__Task directions__.
Everything from the line containing "What FreeCAD Python" through the line containing "# Every length" must be quoted exactly; everything else is left out.

__Records__.
****
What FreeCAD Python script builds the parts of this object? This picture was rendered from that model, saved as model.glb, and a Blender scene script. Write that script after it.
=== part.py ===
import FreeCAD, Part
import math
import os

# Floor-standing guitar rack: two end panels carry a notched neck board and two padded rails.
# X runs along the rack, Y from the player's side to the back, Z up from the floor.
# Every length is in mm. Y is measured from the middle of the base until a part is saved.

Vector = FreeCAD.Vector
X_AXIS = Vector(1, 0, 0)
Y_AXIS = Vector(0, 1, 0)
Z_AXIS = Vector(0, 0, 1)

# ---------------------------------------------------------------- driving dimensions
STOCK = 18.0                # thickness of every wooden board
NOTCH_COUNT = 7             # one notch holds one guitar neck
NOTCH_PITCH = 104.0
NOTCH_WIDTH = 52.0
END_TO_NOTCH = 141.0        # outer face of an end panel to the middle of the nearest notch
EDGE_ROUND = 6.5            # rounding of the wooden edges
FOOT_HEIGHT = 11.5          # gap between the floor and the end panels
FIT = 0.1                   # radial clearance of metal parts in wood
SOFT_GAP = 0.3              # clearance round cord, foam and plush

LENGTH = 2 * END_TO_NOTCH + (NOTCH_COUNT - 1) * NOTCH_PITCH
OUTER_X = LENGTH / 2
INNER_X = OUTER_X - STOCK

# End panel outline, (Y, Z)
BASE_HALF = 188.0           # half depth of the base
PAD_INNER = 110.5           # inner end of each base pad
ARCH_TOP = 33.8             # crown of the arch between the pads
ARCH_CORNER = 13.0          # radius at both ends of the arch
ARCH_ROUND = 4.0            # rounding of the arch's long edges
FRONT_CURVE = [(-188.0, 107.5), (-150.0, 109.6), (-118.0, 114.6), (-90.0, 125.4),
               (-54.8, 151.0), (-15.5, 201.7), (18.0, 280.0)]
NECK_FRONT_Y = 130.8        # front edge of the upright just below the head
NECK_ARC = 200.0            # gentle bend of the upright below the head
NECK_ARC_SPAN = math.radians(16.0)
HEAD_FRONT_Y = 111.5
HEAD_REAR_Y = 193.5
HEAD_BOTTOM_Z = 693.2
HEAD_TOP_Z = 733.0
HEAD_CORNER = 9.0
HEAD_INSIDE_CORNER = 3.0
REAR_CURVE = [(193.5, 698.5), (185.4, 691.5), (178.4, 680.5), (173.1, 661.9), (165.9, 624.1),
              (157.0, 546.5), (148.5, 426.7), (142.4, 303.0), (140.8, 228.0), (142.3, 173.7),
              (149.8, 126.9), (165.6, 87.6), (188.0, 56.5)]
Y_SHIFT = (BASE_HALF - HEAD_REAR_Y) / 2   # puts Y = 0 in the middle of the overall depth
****
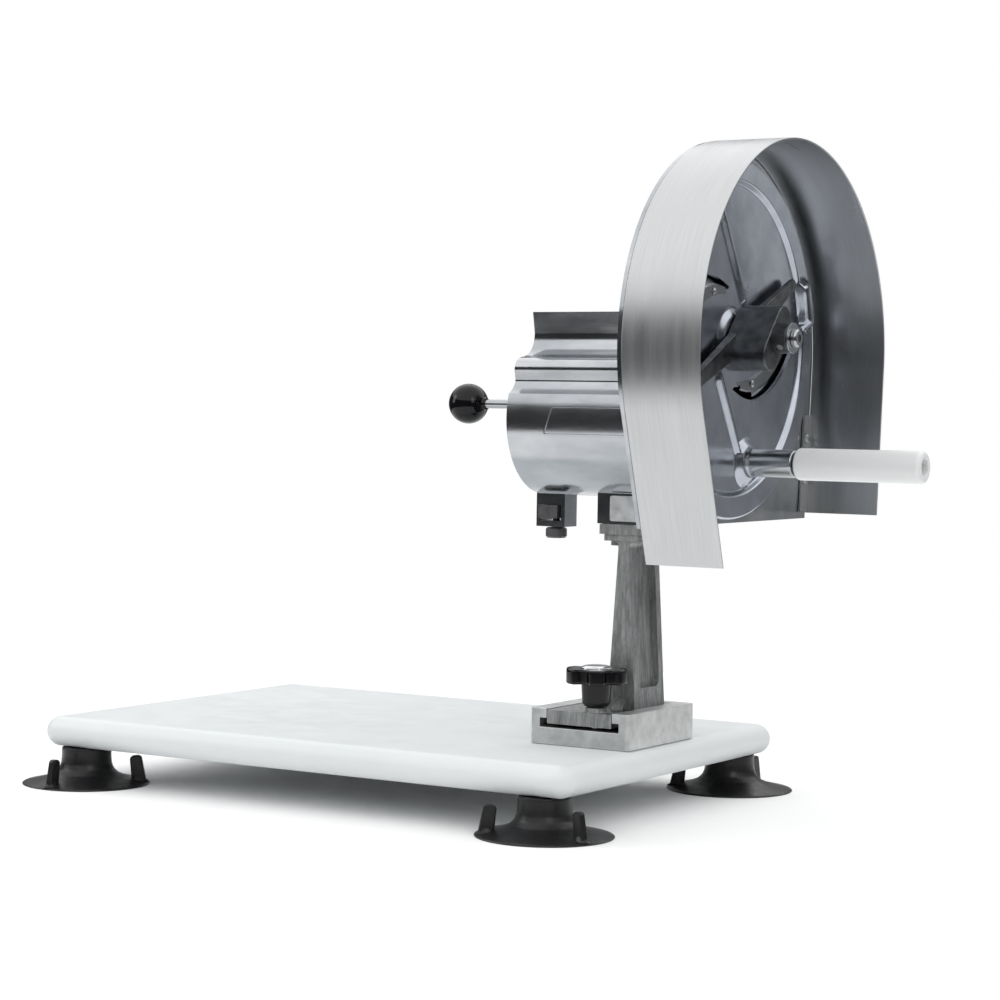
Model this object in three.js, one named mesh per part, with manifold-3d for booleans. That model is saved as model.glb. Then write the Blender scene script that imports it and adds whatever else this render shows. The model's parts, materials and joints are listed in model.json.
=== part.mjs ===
****
__Finished answer__.
What FreeCAD Python script builds the parts of this object? This picture was rendered from that model, saved as model.glb, and a Blender scene script. Write that script after it.
=== part.py ===
import FreeCAD, Part
import math
import os

# Floor-standing guitar rack: two end panels carry a notched neck board and two padded rails.
# X runs along the rack, Y from the player's side to the back, Z up from the floor.
# Every length is in mm. Y is measured from the middle of the base until a part is saved.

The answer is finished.